▶ _Material for this exercise_

# # # # #

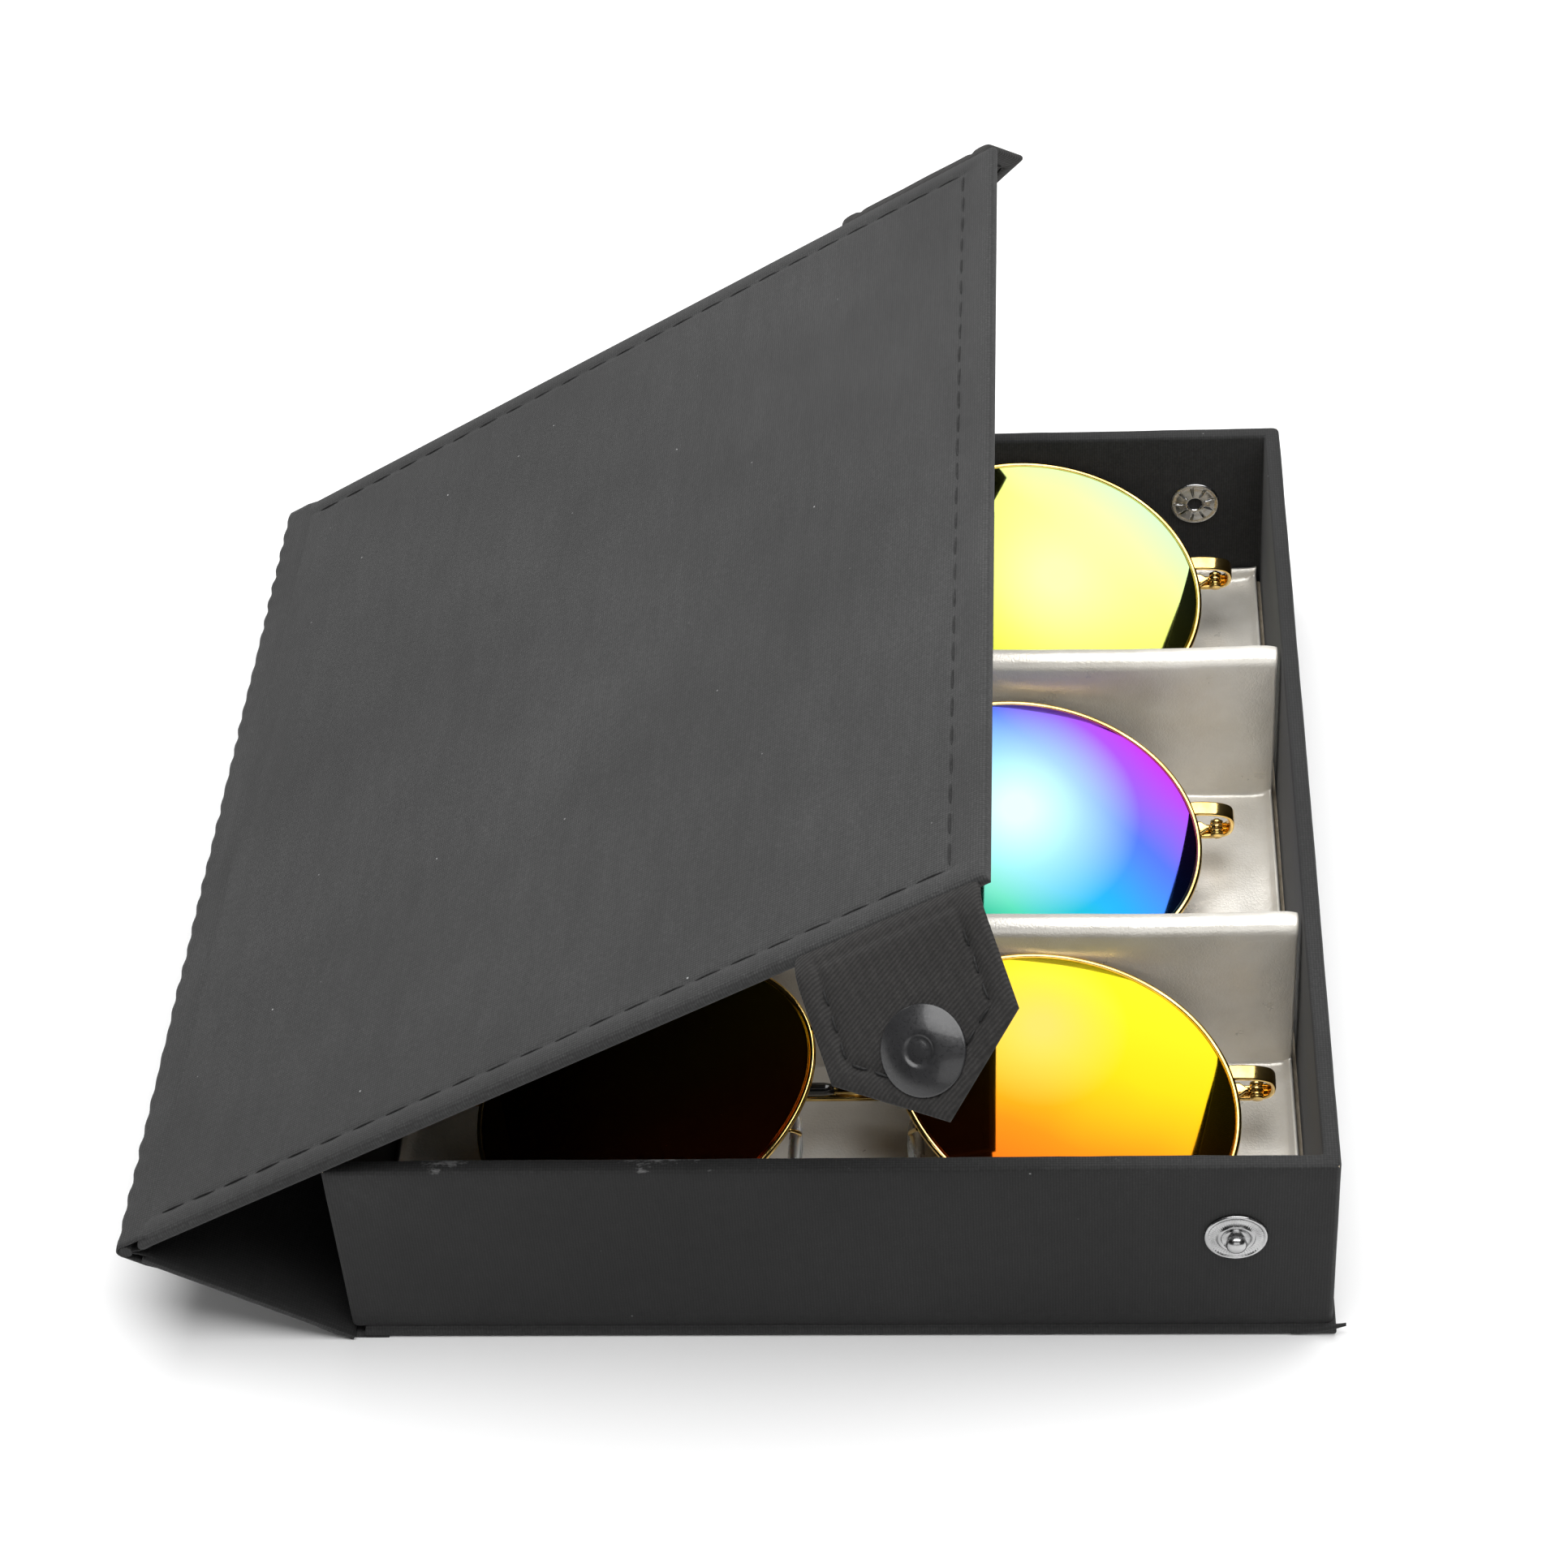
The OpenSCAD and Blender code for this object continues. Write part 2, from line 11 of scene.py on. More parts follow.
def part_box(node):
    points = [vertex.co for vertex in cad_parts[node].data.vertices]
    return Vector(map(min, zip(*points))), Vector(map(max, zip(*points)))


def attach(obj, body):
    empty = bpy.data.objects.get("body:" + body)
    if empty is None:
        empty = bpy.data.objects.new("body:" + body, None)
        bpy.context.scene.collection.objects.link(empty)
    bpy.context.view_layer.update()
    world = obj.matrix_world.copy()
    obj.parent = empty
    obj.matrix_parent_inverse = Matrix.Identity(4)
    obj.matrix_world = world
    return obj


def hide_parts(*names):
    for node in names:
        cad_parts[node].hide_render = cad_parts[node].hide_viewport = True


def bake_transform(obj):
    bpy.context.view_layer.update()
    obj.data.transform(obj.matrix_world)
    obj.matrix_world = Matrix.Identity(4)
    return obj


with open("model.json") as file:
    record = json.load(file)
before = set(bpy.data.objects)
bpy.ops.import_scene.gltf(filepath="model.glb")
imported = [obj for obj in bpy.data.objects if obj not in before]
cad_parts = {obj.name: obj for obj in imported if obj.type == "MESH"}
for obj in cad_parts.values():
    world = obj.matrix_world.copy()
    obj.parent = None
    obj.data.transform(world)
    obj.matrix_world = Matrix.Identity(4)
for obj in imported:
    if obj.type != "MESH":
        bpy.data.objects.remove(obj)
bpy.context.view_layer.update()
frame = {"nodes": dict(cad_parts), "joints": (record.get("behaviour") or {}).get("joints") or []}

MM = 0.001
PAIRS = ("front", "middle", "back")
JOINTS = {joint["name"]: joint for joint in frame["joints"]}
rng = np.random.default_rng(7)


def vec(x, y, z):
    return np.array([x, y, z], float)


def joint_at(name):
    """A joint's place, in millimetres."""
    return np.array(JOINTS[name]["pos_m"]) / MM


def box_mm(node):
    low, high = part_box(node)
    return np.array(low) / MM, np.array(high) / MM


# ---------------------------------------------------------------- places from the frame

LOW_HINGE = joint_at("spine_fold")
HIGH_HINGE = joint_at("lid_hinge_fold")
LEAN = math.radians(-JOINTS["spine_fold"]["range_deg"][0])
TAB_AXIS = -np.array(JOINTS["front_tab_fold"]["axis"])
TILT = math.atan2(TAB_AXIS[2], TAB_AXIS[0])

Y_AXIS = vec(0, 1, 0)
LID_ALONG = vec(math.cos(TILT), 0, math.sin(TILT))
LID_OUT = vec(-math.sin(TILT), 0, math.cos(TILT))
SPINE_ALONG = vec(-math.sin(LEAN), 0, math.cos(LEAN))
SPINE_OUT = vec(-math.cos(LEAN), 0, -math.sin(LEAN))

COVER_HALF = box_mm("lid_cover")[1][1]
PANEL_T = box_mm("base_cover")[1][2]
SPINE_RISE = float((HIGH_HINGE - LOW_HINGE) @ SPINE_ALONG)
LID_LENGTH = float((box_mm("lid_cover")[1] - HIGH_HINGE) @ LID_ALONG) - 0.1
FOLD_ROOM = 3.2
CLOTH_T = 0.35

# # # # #

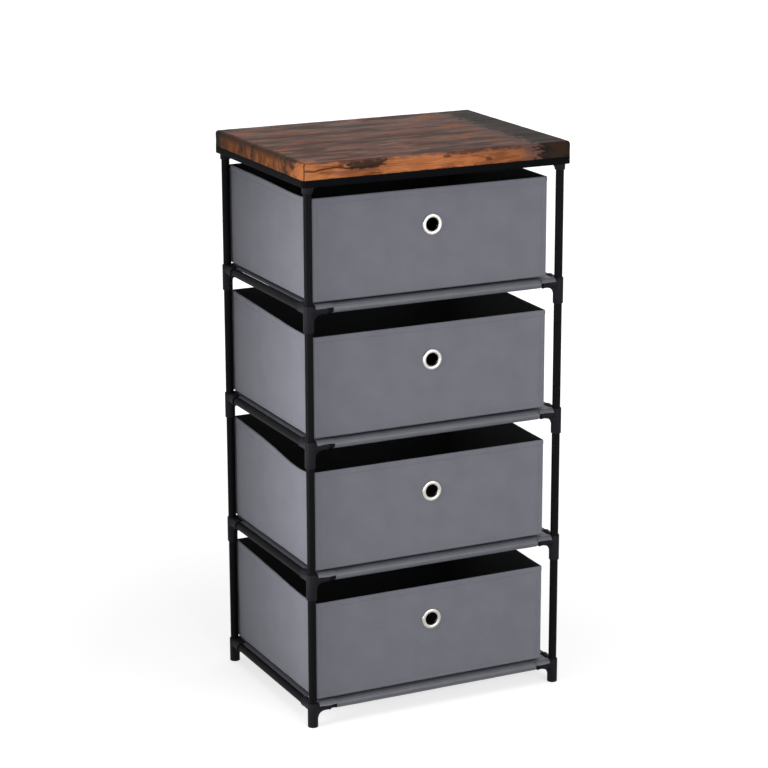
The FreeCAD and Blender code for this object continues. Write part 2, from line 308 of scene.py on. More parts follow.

# # # # #

Using the data above, extract exactly the lines from the one that holds "The OpenSCAD and" to the one that holds "obj.matrix_parent_inverse = Matrix.Identity(4)", both ends included, and no others.

The OpenSCAD and Blender code for this object continues. Write part 2, from line 11 of scene.py on. More parts follow.
def part_box(node):
    points = [vertex.co for vertex in cad_parts[node].data.vertices]
    return Vector(map(min, zip(*points))), Vector(map(max, zip(*points)))


def attach(obj, body):
    empty = bpy.data.objects.get("body:" + body)
    if empty is None:
        empty = bpy.data.objects.new("body:" + body, None)
        bpy.context.scene.collection.objects.link(empty)
    bpy.context.view_layer.update()
    world = obj.matrix_world.copy()
    obj.parent = empty
    obj.matrix_parent_inverse = Matrix.Identity(4)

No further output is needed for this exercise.